── Given entries ──

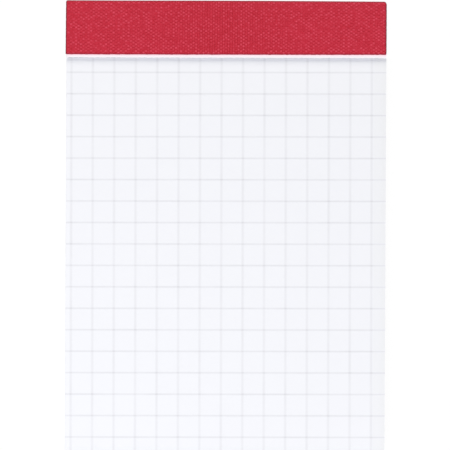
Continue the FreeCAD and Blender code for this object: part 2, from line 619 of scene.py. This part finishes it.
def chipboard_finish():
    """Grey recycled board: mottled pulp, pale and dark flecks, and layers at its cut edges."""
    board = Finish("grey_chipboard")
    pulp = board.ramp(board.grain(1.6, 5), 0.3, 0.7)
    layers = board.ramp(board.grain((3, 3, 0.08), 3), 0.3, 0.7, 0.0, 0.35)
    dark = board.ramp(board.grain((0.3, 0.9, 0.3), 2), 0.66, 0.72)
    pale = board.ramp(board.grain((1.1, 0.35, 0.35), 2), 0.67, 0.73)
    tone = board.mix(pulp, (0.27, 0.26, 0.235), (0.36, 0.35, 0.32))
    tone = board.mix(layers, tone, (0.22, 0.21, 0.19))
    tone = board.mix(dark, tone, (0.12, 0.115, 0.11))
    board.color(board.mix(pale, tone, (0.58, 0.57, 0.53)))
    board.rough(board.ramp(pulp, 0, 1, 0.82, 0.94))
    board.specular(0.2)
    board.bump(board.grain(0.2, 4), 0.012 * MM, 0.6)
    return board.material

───
── Given entries ──

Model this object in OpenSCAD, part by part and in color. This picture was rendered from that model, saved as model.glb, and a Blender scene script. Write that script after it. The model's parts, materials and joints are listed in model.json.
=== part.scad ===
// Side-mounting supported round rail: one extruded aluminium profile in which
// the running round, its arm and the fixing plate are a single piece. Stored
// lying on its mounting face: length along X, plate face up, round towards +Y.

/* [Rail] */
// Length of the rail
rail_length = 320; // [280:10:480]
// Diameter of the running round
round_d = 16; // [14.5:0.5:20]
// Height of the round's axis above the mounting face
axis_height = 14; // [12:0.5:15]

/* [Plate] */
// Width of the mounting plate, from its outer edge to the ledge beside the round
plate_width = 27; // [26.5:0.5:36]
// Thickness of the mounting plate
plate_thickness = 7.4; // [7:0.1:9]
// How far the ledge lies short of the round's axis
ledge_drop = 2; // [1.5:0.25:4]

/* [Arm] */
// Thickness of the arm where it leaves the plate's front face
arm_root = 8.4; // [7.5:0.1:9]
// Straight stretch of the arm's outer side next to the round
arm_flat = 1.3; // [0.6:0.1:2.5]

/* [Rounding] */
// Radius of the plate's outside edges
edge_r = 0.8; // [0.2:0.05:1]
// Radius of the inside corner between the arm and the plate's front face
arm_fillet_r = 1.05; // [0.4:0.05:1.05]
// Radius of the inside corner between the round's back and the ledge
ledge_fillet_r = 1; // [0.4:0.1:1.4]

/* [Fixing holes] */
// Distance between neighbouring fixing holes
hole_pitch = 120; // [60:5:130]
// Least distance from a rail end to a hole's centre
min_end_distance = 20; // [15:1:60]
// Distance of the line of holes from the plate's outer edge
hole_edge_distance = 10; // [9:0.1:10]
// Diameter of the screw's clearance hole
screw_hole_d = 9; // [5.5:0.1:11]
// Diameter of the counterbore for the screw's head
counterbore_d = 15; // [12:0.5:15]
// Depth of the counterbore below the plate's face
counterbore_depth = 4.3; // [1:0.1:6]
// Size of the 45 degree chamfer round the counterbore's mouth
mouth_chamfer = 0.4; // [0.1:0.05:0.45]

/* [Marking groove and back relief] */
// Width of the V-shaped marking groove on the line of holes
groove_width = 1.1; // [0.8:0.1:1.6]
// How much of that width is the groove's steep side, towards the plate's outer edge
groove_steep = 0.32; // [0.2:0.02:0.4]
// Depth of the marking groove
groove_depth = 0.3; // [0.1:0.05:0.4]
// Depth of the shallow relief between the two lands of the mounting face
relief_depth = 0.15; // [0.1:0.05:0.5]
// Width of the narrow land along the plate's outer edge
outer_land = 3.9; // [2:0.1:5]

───

Among the entries above, locate the lines containing "Continue the FreeCAD" and "return board.material", and transcribe exactly those two lines and all lines between.

> _Answer_
Continue the FreeCAD and Blender code for this object: part 2, from line 619 of scene.py. This part finishes it.
def chipboard_finish():
    """Grey recycled board: mottled pulp, pale and dark flecks, and layers at its cut edges."""
    board = Finish("grey_chipboard")
    pulp = board.ramp(board.grain(1.6, 5), 0.3, 0.7)
    layers = board.ramp(board.grain((3, 3, 0.08), 3), 0.3, 0.7, 0.0, 0.35)
    dark = board.ramp(board.grain((0.3, 0.9, 0.3), 2), 0.66, 0.72)
    pale = board.ramp(board.grain((1.1, 0.35, 0.35), 2), 0.67, 0.73)
    tone = board.mix(pulp, (0.27, 0.26, 0.235), (0.36, 0.35, 0.32))
    tone = board.mix(layers, tone, (0.22, 0.21, 0.19))
    tone = board.mix(dark, tone, (0.12, 0.115, 0.11))
    board.color(board.mix(pale, tone, (0.58, 0.57, 0.53)))
    board.rough(board.ramp(pulp, 0, 1, 0.82, 0.94))
    board.specular(0.2)
    board.bump(board.grain(0.2, 4), 0.012 * MM, 0.6)
    return board.material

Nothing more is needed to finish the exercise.